Task to carry out:
Both the line containing "ring = make_ring(parts)" and the line containing "obj.data.transform(world)" belong in the answer, along with every line between them; print exactly those.

Supplied records:
****************************************

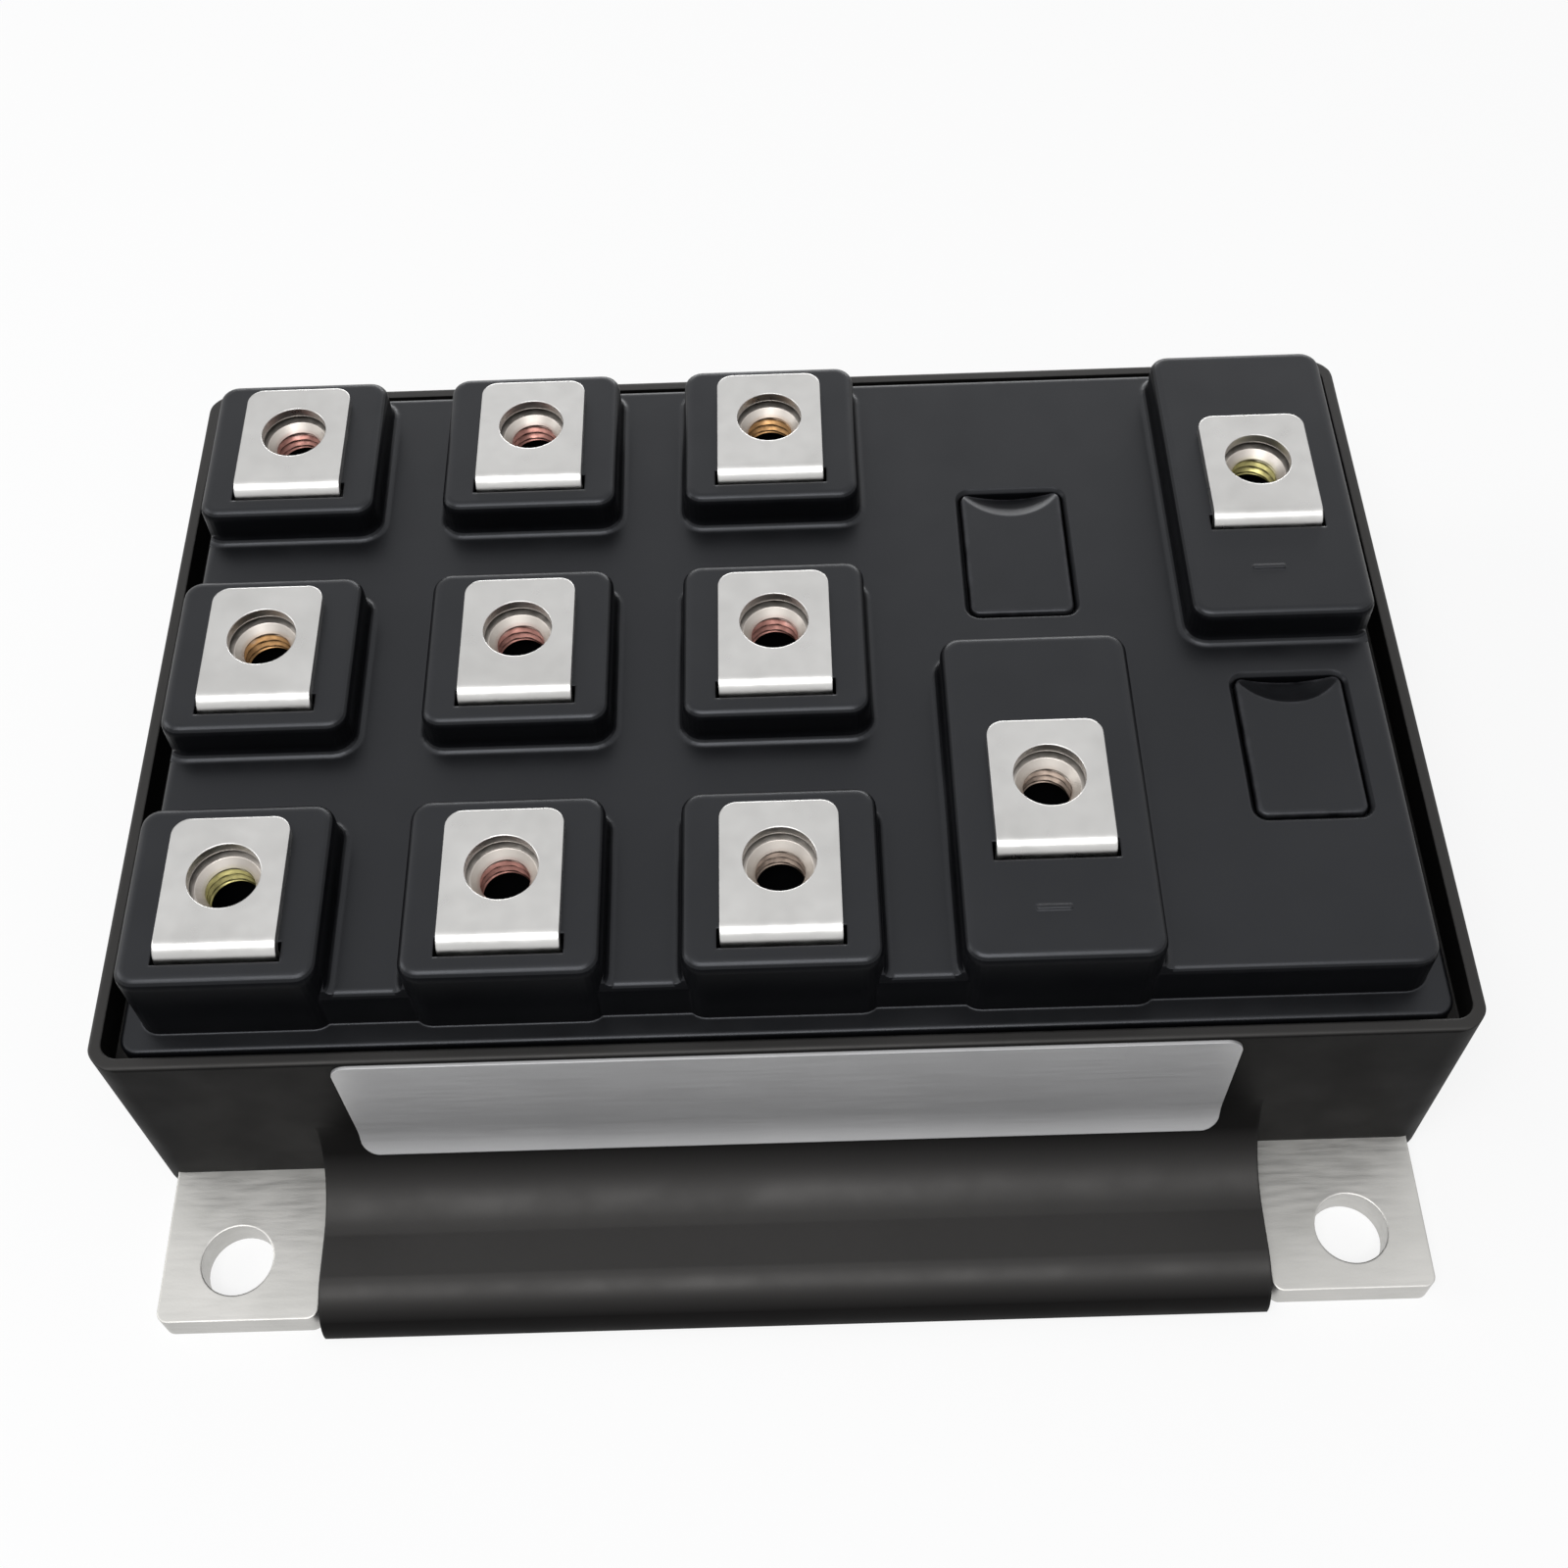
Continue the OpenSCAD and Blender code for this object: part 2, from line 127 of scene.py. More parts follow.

****************************************

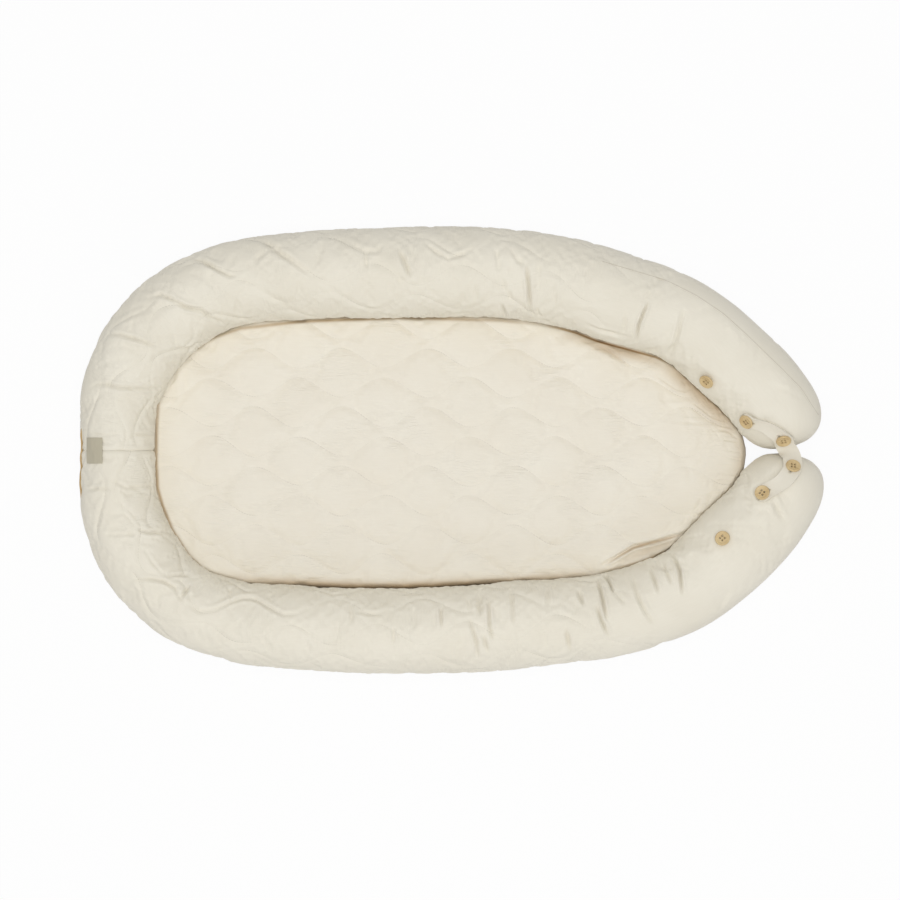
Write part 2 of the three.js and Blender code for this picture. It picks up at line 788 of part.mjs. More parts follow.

****************************************

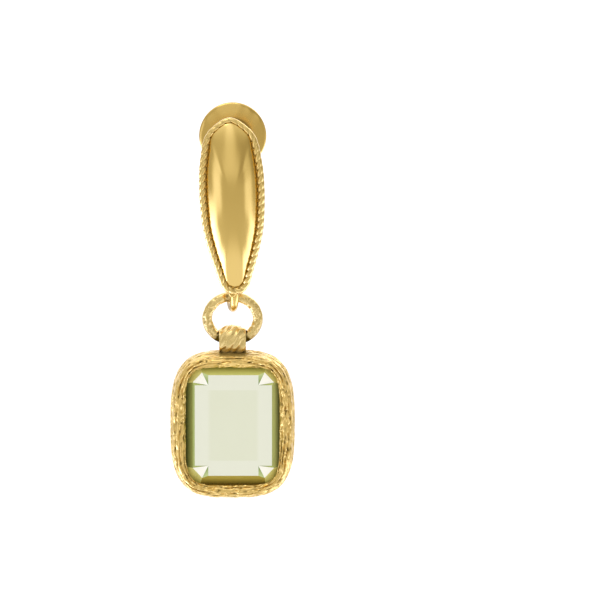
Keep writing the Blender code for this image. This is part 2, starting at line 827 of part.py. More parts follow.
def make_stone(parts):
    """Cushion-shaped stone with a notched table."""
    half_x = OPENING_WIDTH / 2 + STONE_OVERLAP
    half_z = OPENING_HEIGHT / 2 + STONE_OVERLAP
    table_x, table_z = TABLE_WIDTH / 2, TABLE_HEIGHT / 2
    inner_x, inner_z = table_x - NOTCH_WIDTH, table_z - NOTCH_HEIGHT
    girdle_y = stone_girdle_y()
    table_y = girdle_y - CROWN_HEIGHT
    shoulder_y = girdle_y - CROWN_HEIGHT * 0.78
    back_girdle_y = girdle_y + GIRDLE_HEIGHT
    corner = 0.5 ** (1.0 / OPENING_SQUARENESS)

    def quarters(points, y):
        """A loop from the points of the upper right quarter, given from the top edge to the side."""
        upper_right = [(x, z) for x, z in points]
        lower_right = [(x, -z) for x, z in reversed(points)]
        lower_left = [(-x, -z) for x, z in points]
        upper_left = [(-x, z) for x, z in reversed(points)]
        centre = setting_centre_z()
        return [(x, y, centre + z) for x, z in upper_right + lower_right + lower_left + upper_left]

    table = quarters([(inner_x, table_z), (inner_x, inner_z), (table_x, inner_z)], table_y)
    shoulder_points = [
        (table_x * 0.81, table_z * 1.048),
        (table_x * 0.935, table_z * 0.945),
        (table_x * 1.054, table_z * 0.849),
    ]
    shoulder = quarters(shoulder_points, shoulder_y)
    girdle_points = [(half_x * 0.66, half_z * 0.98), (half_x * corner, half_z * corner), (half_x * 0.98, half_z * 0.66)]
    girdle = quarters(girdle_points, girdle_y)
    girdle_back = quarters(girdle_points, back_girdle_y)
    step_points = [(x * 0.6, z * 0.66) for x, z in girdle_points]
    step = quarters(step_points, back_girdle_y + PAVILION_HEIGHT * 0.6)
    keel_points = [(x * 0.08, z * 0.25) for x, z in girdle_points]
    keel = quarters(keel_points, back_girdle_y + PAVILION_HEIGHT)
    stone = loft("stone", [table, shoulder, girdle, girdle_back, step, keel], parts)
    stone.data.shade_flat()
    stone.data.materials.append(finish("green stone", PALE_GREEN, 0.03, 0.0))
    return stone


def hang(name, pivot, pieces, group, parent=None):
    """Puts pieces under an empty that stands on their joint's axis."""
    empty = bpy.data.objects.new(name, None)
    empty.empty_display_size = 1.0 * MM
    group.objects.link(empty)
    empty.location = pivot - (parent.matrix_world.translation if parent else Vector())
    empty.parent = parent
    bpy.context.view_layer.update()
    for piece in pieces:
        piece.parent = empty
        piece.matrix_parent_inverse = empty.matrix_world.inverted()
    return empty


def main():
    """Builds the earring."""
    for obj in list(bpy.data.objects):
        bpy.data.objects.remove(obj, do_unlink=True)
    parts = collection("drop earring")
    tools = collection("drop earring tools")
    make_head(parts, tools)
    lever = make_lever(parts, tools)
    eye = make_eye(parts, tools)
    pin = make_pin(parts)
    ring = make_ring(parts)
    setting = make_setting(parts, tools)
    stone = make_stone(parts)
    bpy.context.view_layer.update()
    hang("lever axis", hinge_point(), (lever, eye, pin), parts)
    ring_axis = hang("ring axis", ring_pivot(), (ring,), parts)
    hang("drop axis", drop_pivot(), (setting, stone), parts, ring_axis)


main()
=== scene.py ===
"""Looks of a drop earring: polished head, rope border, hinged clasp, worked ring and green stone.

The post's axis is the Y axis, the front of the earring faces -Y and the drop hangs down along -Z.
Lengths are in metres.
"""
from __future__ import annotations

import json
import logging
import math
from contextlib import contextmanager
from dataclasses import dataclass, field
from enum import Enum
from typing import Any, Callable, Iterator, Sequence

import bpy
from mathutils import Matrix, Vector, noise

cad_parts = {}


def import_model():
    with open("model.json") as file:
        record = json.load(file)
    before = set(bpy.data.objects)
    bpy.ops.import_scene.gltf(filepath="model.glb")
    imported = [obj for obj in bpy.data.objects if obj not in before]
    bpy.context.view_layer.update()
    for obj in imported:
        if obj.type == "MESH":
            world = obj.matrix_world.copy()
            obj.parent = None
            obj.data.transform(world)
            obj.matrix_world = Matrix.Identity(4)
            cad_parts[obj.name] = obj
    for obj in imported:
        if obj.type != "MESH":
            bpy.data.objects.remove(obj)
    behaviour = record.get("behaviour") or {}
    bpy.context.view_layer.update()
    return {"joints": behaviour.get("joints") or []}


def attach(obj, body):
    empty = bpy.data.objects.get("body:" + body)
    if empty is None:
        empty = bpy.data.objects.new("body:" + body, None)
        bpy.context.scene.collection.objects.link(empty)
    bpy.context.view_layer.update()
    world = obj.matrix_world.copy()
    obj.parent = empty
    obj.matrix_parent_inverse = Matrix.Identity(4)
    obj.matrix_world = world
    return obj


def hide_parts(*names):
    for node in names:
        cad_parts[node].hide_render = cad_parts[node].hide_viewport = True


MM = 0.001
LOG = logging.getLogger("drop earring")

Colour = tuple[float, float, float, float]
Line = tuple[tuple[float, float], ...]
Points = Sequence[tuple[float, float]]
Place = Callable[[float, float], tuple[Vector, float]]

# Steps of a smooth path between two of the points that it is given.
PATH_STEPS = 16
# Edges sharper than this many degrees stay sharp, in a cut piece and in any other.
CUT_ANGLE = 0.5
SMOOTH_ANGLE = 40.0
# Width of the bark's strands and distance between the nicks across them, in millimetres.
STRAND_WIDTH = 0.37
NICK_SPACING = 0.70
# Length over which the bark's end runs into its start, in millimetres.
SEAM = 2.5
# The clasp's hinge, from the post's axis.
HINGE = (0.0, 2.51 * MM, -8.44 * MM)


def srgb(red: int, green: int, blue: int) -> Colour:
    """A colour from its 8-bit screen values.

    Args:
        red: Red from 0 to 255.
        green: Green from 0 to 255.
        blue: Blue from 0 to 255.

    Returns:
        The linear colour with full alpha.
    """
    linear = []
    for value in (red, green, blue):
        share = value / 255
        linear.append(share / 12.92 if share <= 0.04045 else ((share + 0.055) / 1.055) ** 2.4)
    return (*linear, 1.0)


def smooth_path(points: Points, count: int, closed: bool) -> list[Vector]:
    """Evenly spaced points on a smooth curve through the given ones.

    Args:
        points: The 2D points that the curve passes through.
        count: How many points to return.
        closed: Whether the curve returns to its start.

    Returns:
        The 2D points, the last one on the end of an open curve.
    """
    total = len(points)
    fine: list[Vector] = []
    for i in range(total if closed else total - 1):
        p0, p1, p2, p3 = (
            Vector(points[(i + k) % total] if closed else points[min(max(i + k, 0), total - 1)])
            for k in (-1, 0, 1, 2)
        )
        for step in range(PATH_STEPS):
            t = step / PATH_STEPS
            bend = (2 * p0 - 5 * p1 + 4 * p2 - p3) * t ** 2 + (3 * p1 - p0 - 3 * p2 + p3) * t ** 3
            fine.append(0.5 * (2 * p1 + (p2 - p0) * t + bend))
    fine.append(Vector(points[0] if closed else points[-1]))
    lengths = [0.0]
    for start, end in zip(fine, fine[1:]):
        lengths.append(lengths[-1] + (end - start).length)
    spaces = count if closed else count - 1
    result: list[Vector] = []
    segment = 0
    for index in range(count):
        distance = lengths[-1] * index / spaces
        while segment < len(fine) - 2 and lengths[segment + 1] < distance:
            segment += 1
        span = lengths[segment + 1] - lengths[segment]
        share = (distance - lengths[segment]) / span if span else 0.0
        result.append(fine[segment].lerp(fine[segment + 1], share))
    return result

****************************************

The solution:
    ring = make_ring(parts)
    setting = make_setting(parts, tools)
    stone = make_stone(parts)
    bpy.context.view_layer.update()
    hang("lever axis", hinge_point(), (lever, eye, pin), parts)
    ring_axis = hang("ring axis", ring_pivot(), (ring,), parts)
    hang("drop axis", drop_pivot(), (setting, stone), parts, ring_axis)


main()
=== scene.py ===
"""Looks of a drop earring: polished head, rope border, hinged clasp, worked ring and green stone.

The post's axis is the Y axis, the front of the earring faces -Y and the drop hangs down along -Z.
Lengths are in metres.
"""
from __future__ import annotations

import json
import logging
import math
from contextlib import contextmanager
from dataclasses import dataclass, field
from enum import Enum
from typing import Any, Callable, Iterator, Sequence

import bpy
from mathutils import Matrix, Vector, noise

cad_parts = {}


def import_model():
    with open("model.json") as file:
        record = json.load(file)
    before = set(bpy.data.objects)
    bpy.ops.import_scene.gltf(filepath="model.glb")
    imported = [obj for obj in bpy.data.objects if obj not in before]
    bpy.context.view_layer.update()
    for obj in imported:
        if obj.type == "MESH":
            world = obj.matrix_world.copy()
            obj.parent = None
            obj.data.transform(world)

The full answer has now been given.